### Problem to solve
Will you repeat only the lines beginning at the one that mentions "for k, v in" and ending at the one that mentions "self.tree = tree", both of them included, exactly?

======== Entries provided ========

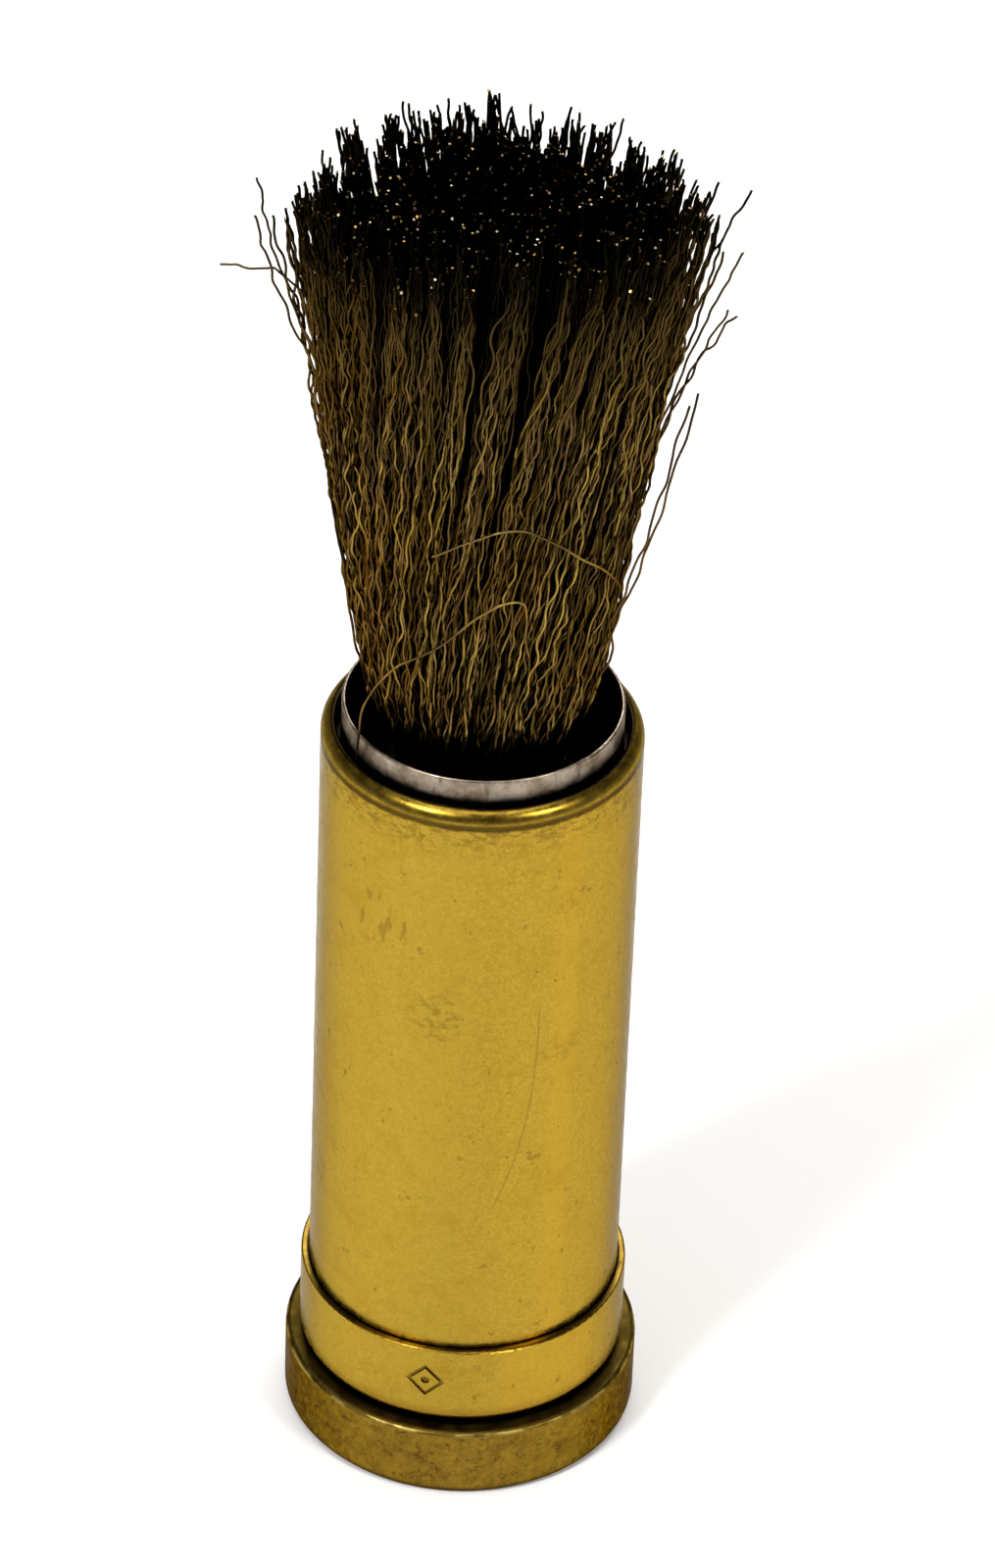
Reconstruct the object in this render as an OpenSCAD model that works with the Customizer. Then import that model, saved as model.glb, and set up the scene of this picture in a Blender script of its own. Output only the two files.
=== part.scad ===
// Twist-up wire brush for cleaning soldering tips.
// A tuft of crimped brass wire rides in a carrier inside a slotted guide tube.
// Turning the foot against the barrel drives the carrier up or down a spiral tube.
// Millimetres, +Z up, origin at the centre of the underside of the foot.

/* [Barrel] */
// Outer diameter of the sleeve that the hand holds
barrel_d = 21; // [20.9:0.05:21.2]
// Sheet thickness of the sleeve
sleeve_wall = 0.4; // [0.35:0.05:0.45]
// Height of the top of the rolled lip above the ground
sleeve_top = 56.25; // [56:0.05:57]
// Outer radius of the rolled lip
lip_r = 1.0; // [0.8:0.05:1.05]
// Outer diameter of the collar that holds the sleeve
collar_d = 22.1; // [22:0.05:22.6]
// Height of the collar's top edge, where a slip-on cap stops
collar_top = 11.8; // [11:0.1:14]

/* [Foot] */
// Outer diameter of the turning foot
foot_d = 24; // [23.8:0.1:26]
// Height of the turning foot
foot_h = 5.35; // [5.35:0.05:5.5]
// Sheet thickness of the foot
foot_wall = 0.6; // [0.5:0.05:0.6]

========
======== Entries provided ========

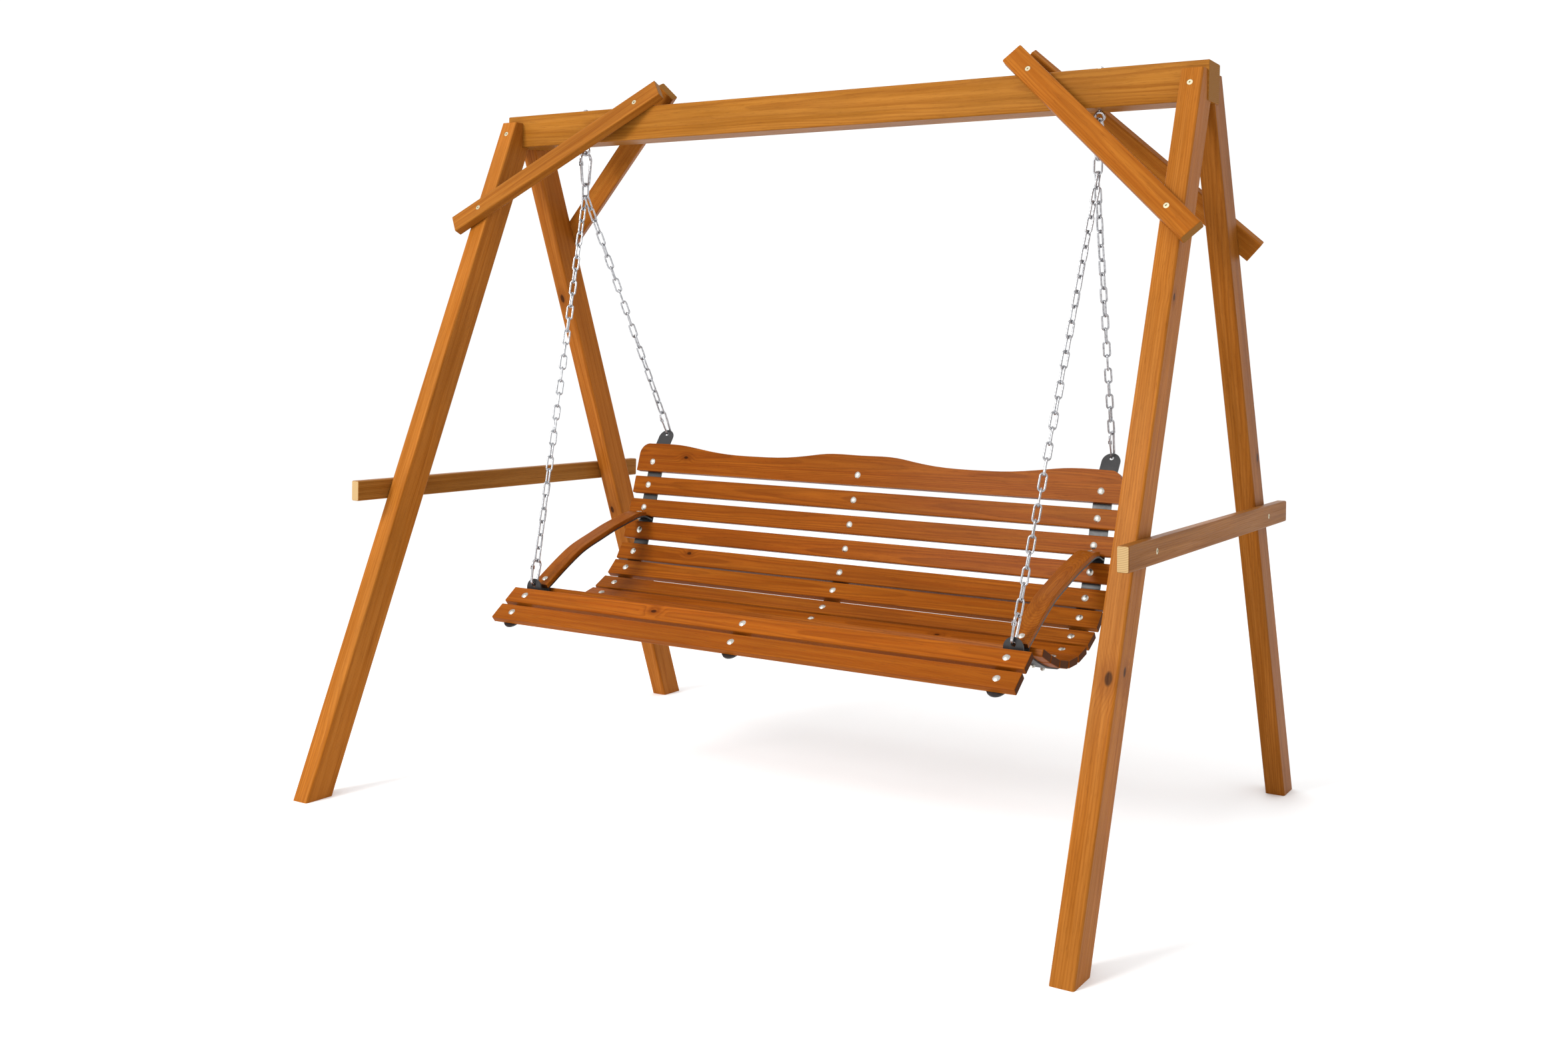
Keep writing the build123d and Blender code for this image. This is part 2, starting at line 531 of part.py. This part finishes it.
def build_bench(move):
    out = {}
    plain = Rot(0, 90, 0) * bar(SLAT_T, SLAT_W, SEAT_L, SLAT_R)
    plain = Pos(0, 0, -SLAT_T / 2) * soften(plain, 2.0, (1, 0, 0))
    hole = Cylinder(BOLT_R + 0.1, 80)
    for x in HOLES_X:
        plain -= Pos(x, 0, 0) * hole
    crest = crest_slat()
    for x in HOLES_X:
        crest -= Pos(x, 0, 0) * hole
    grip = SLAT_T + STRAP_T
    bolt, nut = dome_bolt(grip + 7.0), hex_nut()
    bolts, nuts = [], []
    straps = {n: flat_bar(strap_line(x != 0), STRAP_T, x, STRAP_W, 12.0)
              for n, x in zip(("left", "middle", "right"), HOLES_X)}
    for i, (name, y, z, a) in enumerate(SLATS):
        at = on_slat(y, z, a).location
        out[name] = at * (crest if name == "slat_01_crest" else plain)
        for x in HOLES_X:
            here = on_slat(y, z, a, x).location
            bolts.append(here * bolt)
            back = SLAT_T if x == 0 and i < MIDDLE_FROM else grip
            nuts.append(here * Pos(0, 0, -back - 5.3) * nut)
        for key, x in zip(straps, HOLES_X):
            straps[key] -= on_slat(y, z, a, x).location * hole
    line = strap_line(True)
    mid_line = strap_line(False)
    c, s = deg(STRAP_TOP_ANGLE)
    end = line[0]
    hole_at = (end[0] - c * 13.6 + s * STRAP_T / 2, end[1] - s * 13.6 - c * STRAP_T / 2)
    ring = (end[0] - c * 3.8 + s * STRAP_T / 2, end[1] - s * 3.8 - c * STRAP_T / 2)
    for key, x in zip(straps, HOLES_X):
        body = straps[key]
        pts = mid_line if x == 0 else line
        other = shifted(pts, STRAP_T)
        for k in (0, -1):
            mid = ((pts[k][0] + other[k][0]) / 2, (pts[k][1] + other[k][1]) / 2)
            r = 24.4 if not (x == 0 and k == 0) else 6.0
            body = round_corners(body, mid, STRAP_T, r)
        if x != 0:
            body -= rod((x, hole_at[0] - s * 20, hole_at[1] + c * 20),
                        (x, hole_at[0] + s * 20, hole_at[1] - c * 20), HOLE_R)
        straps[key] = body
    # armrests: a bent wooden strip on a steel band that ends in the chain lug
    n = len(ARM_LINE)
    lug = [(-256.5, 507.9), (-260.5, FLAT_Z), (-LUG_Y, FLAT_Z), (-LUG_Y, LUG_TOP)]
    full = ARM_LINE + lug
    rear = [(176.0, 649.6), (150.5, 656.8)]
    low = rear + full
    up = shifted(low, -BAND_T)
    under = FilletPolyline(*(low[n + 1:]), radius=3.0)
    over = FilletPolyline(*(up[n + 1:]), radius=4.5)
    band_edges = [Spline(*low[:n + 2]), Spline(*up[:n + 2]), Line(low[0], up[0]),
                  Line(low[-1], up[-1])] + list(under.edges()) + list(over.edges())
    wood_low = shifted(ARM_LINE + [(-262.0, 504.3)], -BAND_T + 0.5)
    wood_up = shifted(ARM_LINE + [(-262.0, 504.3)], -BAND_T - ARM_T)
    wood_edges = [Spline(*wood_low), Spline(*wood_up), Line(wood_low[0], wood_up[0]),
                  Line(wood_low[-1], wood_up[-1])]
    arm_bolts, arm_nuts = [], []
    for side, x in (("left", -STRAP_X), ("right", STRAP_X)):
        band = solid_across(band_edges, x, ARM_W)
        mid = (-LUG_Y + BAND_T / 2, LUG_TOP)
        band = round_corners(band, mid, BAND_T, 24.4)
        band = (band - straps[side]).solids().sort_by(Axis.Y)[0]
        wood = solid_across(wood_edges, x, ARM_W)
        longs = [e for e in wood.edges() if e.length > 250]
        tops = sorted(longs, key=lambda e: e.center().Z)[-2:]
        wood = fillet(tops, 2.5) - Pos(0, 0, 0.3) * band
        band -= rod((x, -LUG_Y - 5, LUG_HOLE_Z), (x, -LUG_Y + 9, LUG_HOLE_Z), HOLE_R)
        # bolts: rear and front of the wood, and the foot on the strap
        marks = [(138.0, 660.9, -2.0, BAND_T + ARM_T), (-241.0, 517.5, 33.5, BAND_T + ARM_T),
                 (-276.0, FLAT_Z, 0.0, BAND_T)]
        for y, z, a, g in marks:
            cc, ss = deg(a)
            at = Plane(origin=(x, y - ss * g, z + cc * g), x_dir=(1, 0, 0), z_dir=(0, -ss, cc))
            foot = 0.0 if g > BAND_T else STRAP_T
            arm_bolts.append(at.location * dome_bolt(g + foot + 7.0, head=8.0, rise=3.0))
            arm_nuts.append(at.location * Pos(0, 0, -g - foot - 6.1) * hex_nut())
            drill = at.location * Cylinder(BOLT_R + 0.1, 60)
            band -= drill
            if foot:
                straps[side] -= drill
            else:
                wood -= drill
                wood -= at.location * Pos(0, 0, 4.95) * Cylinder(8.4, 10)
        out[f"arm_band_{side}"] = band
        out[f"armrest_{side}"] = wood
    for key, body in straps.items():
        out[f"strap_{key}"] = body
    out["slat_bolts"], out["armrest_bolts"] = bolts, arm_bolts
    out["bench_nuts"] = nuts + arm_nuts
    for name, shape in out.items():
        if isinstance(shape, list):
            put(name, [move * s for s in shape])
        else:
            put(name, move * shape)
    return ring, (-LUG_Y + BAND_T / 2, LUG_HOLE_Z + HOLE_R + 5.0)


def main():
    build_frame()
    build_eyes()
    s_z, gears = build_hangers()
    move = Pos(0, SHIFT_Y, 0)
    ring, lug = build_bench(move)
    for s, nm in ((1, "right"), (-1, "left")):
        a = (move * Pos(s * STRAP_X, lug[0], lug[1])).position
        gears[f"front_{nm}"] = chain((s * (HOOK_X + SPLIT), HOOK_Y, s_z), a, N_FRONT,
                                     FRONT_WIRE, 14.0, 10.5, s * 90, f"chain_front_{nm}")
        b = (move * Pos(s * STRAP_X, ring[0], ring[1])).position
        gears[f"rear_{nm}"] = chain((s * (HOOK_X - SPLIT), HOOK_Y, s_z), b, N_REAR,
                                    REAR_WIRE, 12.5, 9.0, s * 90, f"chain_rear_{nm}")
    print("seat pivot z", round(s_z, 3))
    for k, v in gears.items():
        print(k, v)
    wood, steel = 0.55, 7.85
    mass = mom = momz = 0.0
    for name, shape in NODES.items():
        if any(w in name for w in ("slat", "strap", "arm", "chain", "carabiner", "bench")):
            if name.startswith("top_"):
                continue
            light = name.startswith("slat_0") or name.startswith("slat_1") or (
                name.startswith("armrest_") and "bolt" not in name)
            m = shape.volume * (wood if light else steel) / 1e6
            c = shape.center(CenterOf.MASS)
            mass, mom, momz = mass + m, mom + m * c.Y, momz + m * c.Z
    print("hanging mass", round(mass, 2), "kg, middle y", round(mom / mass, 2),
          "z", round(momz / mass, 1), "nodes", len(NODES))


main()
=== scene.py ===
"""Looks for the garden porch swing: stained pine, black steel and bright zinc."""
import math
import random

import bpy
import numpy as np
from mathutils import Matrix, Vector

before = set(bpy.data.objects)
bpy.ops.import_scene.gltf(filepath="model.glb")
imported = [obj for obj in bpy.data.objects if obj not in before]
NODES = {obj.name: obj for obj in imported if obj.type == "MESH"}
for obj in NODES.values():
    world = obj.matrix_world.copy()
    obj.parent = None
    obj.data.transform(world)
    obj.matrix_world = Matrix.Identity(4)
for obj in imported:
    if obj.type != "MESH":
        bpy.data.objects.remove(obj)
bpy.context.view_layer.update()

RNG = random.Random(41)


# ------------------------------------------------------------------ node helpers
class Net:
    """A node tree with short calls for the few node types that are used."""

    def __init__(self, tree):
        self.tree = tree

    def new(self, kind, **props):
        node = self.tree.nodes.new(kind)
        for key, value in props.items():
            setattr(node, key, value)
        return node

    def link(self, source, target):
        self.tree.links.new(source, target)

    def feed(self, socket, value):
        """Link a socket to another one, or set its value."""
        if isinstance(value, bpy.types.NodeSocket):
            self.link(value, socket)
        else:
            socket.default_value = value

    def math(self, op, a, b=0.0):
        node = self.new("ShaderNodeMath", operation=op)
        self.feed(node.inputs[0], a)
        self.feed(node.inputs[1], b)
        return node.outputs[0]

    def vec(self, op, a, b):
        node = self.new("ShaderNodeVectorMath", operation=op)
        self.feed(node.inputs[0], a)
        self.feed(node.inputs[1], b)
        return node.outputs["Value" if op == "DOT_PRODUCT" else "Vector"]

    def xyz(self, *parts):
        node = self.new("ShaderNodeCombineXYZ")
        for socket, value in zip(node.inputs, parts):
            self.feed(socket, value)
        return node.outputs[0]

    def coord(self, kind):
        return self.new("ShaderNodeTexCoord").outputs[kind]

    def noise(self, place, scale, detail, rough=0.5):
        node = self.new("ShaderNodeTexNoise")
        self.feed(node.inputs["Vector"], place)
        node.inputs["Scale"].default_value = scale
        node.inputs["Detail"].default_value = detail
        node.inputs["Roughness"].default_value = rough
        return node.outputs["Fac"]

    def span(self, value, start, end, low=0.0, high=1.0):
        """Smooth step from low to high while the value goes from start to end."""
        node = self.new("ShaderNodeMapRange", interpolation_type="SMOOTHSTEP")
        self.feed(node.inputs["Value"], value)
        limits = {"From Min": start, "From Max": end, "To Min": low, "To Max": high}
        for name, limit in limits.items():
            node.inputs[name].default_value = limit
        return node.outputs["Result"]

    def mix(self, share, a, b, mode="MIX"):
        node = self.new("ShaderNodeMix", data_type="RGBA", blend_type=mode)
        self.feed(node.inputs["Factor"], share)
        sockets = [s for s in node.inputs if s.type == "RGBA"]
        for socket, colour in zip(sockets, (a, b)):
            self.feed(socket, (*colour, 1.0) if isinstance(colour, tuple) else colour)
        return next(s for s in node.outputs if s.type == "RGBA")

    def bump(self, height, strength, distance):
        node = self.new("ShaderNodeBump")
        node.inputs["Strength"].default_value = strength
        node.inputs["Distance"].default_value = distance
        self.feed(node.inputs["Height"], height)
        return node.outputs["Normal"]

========
======== Entries provided ========

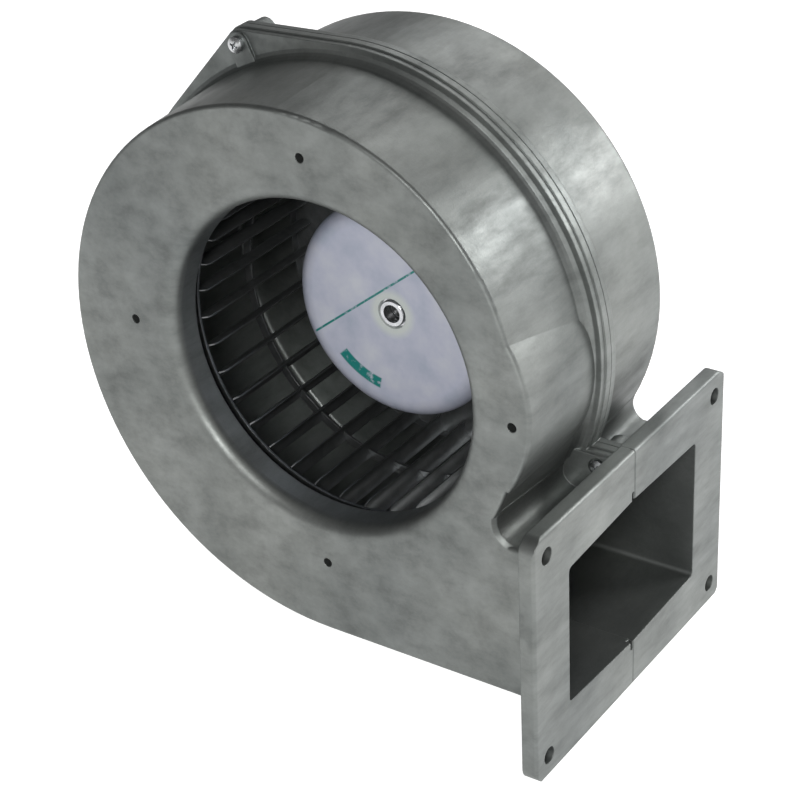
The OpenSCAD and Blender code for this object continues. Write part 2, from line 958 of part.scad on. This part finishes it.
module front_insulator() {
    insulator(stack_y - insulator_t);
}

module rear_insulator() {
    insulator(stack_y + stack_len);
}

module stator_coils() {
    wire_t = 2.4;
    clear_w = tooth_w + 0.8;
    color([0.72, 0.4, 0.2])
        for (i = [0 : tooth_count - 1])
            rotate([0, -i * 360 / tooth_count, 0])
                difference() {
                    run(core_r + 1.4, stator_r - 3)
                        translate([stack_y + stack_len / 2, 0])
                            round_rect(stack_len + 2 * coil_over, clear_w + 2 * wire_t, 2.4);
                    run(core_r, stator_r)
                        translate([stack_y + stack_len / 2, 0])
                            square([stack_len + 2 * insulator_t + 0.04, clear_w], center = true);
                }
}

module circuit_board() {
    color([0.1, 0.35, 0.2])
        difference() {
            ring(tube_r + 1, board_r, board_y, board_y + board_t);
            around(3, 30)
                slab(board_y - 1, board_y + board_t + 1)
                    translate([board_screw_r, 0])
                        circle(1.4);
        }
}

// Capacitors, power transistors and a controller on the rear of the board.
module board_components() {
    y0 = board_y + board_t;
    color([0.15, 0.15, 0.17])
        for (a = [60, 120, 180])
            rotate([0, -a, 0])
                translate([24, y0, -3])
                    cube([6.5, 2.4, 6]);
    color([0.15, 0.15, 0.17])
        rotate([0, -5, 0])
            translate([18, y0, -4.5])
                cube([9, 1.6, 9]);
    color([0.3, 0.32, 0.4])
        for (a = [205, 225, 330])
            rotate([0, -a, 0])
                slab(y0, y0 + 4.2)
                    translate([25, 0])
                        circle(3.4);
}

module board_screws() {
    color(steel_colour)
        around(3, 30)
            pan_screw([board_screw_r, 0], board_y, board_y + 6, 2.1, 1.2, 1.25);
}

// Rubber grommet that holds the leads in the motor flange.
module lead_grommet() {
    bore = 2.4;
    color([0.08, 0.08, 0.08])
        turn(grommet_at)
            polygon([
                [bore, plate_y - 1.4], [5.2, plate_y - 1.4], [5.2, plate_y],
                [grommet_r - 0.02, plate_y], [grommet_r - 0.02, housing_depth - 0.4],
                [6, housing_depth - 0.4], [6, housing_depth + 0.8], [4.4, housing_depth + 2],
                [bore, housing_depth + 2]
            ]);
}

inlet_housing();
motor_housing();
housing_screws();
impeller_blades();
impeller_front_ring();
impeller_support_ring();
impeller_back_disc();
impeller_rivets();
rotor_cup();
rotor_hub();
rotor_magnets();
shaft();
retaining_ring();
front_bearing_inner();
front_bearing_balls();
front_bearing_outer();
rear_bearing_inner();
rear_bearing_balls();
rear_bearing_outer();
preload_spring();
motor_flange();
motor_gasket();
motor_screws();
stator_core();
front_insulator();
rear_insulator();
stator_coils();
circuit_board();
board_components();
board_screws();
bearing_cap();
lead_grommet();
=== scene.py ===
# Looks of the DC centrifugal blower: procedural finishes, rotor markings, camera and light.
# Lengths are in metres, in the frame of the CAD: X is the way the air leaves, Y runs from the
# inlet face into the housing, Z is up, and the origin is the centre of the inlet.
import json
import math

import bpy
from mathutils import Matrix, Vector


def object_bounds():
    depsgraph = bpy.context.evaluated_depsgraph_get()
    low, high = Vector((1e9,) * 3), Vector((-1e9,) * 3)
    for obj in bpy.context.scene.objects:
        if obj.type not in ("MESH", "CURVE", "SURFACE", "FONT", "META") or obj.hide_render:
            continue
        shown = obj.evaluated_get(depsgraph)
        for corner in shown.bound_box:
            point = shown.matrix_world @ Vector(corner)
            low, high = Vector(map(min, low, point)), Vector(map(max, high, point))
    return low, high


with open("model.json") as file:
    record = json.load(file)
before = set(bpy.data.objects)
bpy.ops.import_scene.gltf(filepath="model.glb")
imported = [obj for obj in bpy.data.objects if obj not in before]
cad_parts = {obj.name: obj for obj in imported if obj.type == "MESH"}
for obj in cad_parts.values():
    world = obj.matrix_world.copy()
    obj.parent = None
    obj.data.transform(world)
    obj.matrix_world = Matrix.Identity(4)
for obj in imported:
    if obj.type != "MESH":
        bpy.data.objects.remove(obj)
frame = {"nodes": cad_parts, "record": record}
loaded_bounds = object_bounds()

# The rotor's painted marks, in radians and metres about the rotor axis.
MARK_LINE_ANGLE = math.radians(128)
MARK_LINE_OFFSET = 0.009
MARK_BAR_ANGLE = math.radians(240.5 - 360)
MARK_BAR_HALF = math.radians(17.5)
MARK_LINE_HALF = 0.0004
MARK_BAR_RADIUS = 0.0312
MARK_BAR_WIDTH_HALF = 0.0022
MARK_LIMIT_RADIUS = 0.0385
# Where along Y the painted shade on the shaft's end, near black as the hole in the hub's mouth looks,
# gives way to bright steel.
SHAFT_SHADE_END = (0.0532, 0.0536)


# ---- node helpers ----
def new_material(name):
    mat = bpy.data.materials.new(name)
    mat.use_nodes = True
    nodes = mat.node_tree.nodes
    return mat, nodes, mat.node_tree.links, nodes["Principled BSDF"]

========

### Response
    for k, v in gears.items():
        print(k, v)
    wood, steel = 0.55, 7.85
    mass = mom = momz = 0.0
    for name, shape in NODES.items():
        if any(w in name for w in ("slat", "strap", "arm", "chain", "carabiner", "bench")):
            if name.startswith("top_"):
                continue
            light = name.startswith("slat_0") or name.startswith("slat_1") or (
                name.startswith("armrest_") and "bolt" not in name)
            m = shape.volume * (wood if light else steel) / 1e6
            c = shape.center(CenterOf.MASS)
            mass, mom, momz = mass + m, mom + m * c.Y, momz + m * c.Z
    print("hanging mass", round(mass, 2), "kg, middle y", round(mom / mass, 2),
          "z", round(momz / mass, 1), "nodes", len(NODES))


main()
=== scene.py ===
"""Looks for the garden porch swing: stained pine, black steel and bright zinc."""
import math
import random

import bpy
import numpy as np
from mathutils import Matrix, Vector

before = set(bpy.data.objects)
bpy.ops.import_scene.gltf(filepath="model.glb")
imported = [obj for obj in bpy.data.objects if obj not in before]
NODES = {obj.name: obj for obj in imported if obj.type == "MESH"}
for obj in NODES.values():
    world = obj.matrix_world.copy()
    obj.parent = None
    obj.data.transform(world)
    obj.matrix_world = Matrix.Identity(4)
for obj in imported:
    if obj.type != "MESH":
        bpy.data.objects.remove(obj)
bpy.context.view_layer.update()

RNG = random.Random(41)


# ------------------------------------------------------------------ node helpers
class Net:
    """A node tree with short calls for the few node types that are used."""

    def __init__(self, tree):
        self.tree = tree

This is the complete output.